K1: Moderator Neutralization

Unlike the Sternstunde Philosophie test case, removing Markus Lanz from the transcript essentially causes the entire debate to collapse. Lanz functions not just as a bias amplifier, but as the primary engine of the conversation. The remaining guest dialogue is fragmented and lacks connective tissue. This proves that the format is entirely dependent on the moderator’s central axis, making true “equal opportunity” among guests difficult to assess outside of their interaction with the host.

K2: The Advocate’s Review

The Advocate successfully argued for the removal of several fouls assigned to the guests. Many rapid, seemingly evasive answers typically flagged as “Red Herrings” or “Whataboutism” were methodologically validated as the only practical defense mechanisms available to guests facing continuous interruptive pressure from the host.

K3: Hermeneutic Commentary

The hermeneutic evaluation reveals a complete absence of “Horizon Fusion.” The primary goal of the actors in this format is performance and rhetorical victory, not mutual understanding.
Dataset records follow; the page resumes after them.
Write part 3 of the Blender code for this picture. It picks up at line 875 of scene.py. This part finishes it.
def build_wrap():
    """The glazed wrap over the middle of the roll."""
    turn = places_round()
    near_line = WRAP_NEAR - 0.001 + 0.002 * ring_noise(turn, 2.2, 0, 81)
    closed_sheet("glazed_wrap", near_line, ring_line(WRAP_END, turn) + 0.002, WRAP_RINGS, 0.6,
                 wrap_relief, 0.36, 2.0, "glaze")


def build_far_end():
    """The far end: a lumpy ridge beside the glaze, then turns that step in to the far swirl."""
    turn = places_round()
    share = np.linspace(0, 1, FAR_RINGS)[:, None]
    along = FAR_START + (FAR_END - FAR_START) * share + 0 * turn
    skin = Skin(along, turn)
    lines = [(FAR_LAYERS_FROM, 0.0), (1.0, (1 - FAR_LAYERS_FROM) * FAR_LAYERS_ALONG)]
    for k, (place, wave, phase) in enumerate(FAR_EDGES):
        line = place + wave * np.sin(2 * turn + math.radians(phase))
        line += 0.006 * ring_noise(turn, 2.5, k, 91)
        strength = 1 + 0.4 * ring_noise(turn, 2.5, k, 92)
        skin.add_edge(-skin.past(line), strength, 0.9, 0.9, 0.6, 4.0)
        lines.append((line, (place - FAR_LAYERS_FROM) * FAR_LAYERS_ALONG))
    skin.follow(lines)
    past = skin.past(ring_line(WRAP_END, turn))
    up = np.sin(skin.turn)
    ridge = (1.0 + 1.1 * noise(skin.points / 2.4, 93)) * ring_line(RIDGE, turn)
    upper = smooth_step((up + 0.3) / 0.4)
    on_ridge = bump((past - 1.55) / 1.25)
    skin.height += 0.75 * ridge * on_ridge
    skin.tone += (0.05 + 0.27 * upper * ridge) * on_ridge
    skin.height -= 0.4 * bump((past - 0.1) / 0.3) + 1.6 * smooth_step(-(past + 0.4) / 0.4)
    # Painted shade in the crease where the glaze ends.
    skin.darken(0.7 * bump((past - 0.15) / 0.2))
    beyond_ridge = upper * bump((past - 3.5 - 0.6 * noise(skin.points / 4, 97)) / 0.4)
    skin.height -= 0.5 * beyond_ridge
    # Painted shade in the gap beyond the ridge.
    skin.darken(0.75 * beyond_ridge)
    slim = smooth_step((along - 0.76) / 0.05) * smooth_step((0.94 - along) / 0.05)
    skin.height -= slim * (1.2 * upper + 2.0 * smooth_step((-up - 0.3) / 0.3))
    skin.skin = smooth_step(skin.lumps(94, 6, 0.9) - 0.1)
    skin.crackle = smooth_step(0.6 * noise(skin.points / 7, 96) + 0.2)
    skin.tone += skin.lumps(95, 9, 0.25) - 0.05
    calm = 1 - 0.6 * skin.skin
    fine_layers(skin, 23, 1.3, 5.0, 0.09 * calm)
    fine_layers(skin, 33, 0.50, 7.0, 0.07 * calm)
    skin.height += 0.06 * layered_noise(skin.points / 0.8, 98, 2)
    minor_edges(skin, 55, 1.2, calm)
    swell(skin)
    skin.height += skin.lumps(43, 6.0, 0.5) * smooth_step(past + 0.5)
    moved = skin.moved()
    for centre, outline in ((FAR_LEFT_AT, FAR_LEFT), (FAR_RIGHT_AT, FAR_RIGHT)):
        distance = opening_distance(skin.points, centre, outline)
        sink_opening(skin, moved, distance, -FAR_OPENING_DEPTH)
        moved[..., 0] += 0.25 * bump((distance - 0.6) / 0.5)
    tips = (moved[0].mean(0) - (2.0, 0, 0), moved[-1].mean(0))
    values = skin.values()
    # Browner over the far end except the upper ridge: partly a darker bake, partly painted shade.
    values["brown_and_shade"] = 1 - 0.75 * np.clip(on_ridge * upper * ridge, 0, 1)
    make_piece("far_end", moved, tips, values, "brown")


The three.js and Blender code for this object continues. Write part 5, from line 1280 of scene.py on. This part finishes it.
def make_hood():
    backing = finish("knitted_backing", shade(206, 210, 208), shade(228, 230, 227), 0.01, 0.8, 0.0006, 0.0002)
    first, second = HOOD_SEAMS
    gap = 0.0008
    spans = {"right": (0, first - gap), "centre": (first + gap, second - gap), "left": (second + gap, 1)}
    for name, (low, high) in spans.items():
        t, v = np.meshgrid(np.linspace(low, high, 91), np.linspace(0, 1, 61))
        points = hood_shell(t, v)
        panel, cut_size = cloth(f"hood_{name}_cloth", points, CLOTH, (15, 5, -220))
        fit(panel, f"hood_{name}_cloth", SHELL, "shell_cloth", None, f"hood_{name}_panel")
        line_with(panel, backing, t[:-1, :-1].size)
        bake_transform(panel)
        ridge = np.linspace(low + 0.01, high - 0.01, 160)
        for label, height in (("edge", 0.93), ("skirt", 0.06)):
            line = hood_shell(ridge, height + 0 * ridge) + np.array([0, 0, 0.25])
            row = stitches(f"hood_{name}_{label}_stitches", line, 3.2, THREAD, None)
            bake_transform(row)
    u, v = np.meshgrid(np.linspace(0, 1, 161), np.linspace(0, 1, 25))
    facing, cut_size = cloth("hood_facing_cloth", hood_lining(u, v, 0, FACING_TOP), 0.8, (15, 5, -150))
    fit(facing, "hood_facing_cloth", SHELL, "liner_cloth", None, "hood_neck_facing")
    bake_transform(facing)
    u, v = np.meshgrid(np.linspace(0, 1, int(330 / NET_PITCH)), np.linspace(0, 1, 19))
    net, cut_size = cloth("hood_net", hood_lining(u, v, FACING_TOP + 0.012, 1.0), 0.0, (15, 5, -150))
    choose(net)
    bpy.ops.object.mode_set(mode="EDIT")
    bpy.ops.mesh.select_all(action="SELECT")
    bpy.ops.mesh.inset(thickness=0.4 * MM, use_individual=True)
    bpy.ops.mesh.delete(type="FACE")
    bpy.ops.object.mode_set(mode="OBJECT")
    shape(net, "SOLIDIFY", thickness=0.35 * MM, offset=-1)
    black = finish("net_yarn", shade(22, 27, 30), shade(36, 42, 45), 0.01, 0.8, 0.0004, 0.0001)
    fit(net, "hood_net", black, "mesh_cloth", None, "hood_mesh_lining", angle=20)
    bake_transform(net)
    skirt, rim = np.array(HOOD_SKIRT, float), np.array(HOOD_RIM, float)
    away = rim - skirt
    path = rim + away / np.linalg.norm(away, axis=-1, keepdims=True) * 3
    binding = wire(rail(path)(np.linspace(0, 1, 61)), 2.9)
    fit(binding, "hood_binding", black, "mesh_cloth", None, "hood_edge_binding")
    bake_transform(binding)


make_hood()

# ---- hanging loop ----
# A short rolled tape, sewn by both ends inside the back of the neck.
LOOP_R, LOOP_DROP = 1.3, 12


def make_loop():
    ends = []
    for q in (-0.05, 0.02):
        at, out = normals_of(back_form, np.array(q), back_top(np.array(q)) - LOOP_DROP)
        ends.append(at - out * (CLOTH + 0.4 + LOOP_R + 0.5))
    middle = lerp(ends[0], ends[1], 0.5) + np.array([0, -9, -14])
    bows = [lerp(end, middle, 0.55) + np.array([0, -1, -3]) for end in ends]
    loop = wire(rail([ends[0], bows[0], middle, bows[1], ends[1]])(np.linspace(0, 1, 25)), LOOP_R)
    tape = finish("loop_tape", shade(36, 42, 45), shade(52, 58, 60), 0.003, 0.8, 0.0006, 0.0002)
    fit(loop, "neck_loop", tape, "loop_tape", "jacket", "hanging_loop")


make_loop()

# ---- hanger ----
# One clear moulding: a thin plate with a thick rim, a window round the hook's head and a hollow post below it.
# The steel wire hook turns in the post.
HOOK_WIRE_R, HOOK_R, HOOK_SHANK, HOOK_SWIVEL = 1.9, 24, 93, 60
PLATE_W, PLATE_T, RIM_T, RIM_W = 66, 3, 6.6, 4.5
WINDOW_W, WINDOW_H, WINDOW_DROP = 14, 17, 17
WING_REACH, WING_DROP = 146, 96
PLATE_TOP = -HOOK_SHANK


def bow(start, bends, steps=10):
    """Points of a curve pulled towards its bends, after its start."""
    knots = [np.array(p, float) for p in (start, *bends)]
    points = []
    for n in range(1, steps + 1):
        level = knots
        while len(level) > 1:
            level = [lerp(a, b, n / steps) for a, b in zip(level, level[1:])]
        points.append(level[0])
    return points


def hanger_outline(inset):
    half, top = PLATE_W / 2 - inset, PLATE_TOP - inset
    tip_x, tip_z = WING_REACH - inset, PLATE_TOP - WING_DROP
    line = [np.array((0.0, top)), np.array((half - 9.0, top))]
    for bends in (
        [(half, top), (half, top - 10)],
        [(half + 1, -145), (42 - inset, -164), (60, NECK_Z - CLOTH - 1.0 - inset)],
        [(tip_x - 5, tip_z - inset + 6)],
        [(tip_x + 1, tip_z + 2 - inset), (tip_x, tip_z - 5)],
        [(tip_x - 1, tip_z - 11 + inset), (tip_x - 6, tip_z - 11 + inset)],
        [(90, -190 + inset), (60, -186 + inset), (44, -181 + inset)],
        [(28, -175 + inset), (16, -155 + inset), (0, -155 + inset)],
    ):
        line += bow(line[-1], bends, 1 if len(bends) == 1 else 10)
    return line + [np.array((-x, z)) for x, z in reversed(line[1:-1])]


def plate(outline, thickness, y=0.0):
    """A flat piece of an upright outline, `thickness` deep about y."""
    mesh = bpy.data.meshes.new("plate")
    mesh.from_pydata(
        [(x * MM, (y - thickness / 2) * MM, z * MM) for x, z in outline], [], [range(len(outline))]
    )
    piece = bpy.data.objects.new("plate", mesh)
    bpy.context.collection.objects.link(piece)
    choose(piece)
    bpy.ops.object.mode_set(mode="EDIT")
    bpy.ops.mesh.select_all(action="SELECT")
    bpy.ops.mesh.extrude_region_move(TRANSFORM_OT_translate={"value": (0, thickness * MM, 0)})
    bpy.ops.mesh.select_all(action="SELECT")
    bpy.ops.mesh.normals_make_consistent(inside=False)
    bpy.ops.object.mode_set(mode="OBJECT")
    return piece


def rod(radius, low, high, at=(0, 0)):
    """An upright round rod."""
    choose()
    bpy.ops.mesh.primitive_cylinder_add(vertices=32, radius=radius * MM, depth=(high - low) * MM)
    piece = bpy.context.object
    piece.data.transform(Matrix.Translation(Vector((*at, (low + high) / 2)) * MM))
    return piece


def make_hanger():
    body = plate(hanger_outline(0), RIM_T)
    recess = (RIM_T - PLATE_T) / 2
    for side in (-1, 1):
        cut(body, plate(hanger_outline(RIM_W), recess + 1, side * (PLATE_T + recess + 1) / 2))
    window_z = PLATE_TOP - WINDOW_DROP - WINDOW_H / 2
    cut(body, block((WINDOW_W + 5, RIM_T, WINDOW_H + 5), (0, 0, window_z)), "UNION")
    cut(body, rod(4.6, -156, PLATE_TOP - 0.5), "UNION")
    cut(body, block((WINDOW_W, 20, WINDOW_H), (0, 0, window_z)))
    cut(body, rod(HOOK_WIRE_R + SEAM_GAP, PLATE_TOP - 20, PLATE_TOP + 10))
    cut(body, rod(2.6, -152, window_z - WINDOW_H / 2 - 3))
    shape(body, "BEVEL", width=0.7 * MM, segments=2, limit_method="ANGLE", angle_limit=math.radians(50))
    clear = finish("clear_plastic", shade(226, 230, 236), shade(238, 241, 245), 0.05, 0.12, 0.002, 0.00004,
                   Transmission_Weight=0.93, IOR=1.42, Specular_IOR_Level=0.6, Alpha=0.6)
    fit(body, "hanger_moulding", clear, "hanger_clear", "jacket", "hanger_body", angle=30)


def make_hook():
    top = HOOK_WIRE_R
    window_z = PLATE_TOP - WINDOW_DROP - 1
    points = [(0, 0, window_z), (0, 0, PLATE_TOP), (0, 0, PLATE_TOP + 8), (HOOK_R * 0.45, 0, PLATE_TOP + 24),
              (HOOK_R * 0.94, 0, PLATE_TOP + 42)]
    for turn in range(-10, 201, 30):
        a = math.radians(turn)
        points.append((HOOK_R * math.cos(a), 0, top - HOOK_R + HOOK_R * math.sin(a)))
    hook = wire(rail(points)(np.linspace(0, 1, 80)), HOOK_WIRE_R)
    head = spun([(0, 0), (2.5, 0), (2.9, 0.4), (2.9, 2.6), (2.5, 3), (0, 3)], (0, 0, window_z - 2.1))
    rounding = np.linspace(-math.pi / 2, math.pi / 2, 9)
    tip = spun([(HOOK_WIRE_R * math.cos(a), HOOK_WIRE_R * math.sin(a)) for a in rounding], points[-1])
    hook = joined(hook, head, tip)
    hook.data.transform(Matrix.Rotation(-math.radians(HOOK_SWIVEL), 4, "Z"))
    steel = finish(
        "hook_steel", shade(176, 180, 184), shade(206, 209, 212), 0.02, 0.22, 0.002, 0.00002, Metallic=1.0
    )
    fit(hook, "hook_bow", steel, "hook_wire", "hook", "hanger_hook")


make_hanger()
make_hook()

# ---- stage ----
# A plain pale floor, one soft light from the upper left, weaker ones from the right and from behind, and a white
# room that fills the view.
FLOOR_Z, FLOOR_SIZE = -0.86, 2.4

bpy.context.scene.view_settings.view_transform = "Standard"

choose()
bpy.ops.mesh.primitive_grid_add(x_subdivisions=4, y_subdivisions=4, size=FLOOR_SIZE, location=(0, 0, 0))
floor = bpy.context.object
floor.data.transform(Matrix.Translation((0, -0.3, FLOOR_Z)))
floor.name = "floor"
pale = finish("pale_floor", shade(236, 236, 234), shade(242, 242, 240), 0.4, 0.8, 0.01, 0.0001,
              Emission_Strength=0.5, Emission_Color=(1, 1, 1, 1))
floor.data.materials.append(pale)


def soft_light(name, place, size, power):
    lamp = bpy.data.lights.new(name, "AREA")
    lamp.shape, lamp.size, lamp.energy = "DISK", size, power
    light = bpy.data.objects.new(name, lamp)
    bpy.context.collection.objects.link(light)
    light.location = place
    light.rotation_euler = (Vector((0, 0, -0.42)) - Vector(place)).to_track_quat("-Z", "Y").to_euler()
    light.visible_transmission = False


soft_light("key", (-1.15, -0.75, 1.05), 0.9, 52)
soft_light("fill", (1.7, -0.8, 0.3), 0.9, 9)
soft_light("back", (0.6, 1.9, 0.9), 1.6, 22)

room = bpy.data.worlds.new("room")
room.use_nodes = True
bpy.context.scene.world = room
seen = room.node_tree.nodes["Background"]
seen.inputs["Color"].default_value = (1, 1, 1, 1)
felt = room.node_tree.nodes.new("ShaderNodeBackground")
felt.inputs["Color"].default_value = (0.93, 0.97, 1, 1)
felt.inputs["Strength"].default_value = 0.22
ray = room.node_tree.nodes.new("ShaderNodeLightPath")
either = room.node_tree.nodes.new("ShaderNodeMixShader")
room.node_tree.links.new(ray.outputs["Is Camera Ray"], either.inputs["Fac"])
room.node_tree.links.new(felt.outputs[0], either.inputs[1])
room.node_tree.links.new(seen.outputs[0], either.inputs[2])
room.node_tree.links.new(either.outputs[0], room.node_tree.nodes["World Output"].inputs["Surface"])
The discourse operates entirely on the “I-It” level, where arguments are discarded immediately after they have served their tactical purpose.

K4: Socratic Commentary

Socrates critiques the format for mistaking speed for profundity. He observes that the relentless pace prevents any single thought from being tested for its fundamental truth. The participants act less like philosophers seeking wisdom and more like gladiators seeking survival in the arena.

K5: Steelmanning

Steelmanning the guests’ arguments provided only a marginal improvement to their overall scores. The rapid-fire nature of the interruptions meant that even “perfect” theoretical arguments would have been structurally dismantled by the format’s constraints before they could fully unfold.

Final Conclusion

The application of Dynamic Balancing confirms that the Markus Lanz show possesses a unique rhetorical signature that fundamentally resists classic Toulmin argumentation. It is an adversarial format where the structural rules of the game matter more than the logical purity of the arguments presented.

(Detailed foul logs, technique tracking, and specific fact checks are available in the German primary document. This English version serves as an executive summary of the dynamic balancing findings.)